■ Collected material
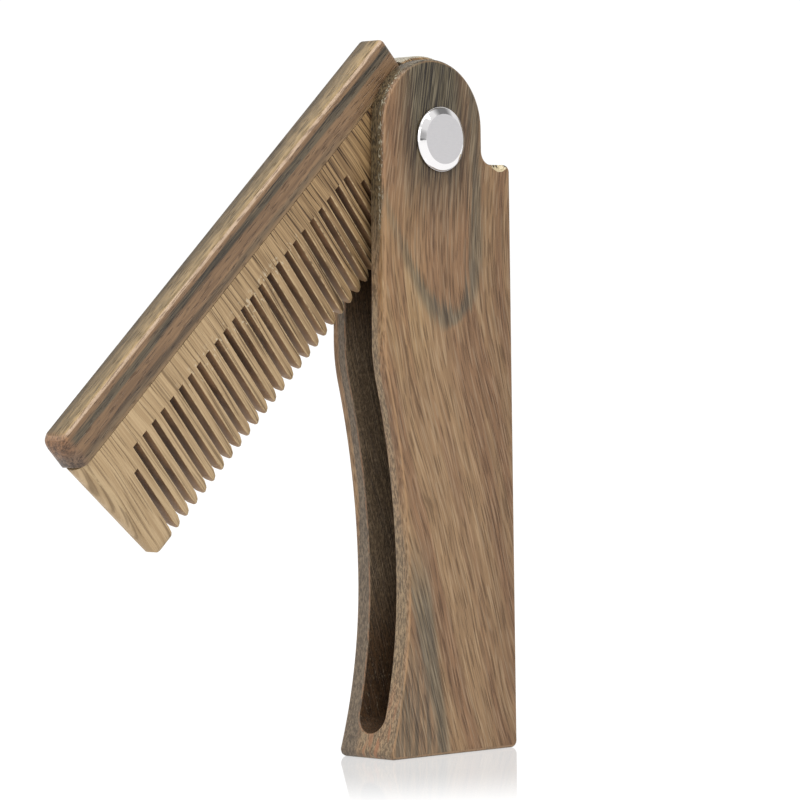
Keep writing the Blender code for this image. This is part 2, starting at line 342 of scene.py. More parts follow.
def make_handle():
    item = prism("comb_handle", [handle_outline()], HANDLE_THICKNESS / 2)
    round_edges(item, EDGE_ROUND, 6, handle_edge_weight)
    cut(item, slot_channel())
    swing = prism("swing_room", [without_repeats(arc(0, 0, SWING_RADIUS, 0, 360, 128))], SLOT_WIDTH / 2)
    swing.location.z = PIVOT_HEIGHT * MM
    cut(item, swing)
    hole = prism("handle_hole", [without_repeats(arc(0, 0, HOLE_RADIUS, 0, 360, 48))],
                 HANDLE_THICKNESS / 2 + CUT_MARGIN)
    hole.location.z = PIVOT_HEIGHT * MM
    cut(item, hole)
    settle(item)
    round_cut_edges(item, MOUTH_ROUND, 3, on_slot_mouth)
    cut(item, scoop_cutter())
    settle(item)
    outline = handle_outline()

    def slot_share(point):
        if abs(point.y) > SLOT_WIDTH / 2 + MOUTH_ROUND + 0.02:
            return 0.0
        return min(1.0, depth_inside(outline, point.x, point.z) / MOUTH_ROUND)

    def rim_share(point):
        """1 on the narrow sides, 0 on the wide faces, and in between round the arris."""
        out = abs(point.y) - HANDLE_THICKNESS / 2 + EDGE_ROUND
        if out <= 0.01:
            return 1.0
        inward = max(EDGE_ROUND - depth_inside(outline, point.x, point.z), 0.0)
        return 1.0 - math.atan2(out, inward) / (math.pi / 2)

    paint_faces(item, "scoop", in_scoop)
    paint_points(item, "slot", slot_share)
    paint_points(item, "rim", rim_share)
    shade(item)
    return item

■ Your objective
Print the material verbatim, all of it.

■ Result of the exercise
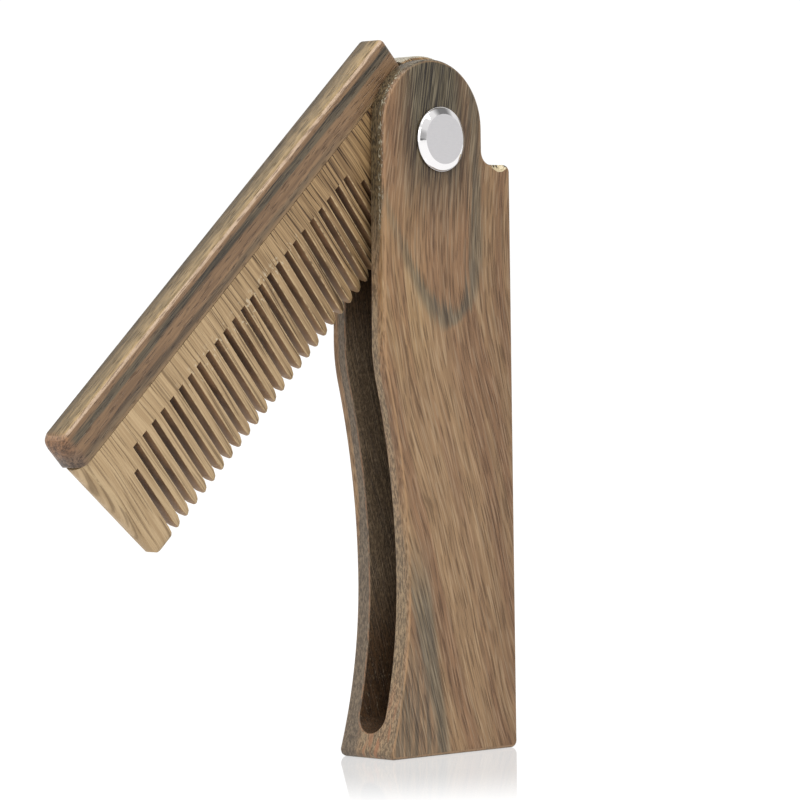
Keep writing the Blender code for this image. This is part 2, starting at line 342 of scene.py. More parts follow.
def make_handle():
    item = prism("comb_handle", [handle_outline()], HANDLE_THICKNESS / 2)
    round_edges(item, EDGE_ROUND, 6, handle_edge_weight)
    cut(item, slot_channel())
    swing = prism("swing_room", [without_repeats(arc(0, 0, SWING_RADIUS, 0, 360, 128))], SLOT_WIDTH / 2)
    swing.location.z = PIVOT_HEIGHT * MM
    cut(item, swing)
    hole = prism("handle_hole", [without_repeats(arc(0, 0, HOLE_RADIUS, 0, 360, 48))],
                 HANDLE_THICKNESS / 2 + CUT_MARGIN)
    hole.location.z = PIVOT_HEIGHT * MM
    cut(item, hole)
    settle(item)
    round_cut_edges(item, MOUTH_ROUND, 3, on_slot_mouth)
    cut(item, scoop_cutter())
    settle(item)
    outline = handle_outline()

    def slot_share(point):
        if abs(point.y) > SLOT_WIDTH / 2 + MOUTH_ROUND + 0.02:
            return 0.0
        return min(1.0, depth_inside(outline, point.x, point.z) / MOUTH_ROUND)

    def rim_share(point):
        """1 on the narrow sides, 0 on the wide faces, and in between round the arris."""
        out = abs(point.y) - HANDLE_THICKNESS / 2 + EDGE_ROUND
        if out <= 0.01:
            return 1.0
        inward = max(EDGE_ROUND - depth_inside(outline, point.x, point.z), 0.0)
        return 1.0 - math.atan2(out, inward) / (math.pi / 2)

    paint_faces(item, "scoop", in_scoop)
    paint_points(item, "slot", slot_share)
    paint_points(item, "rim", rim_share)
    shade(item)
    return item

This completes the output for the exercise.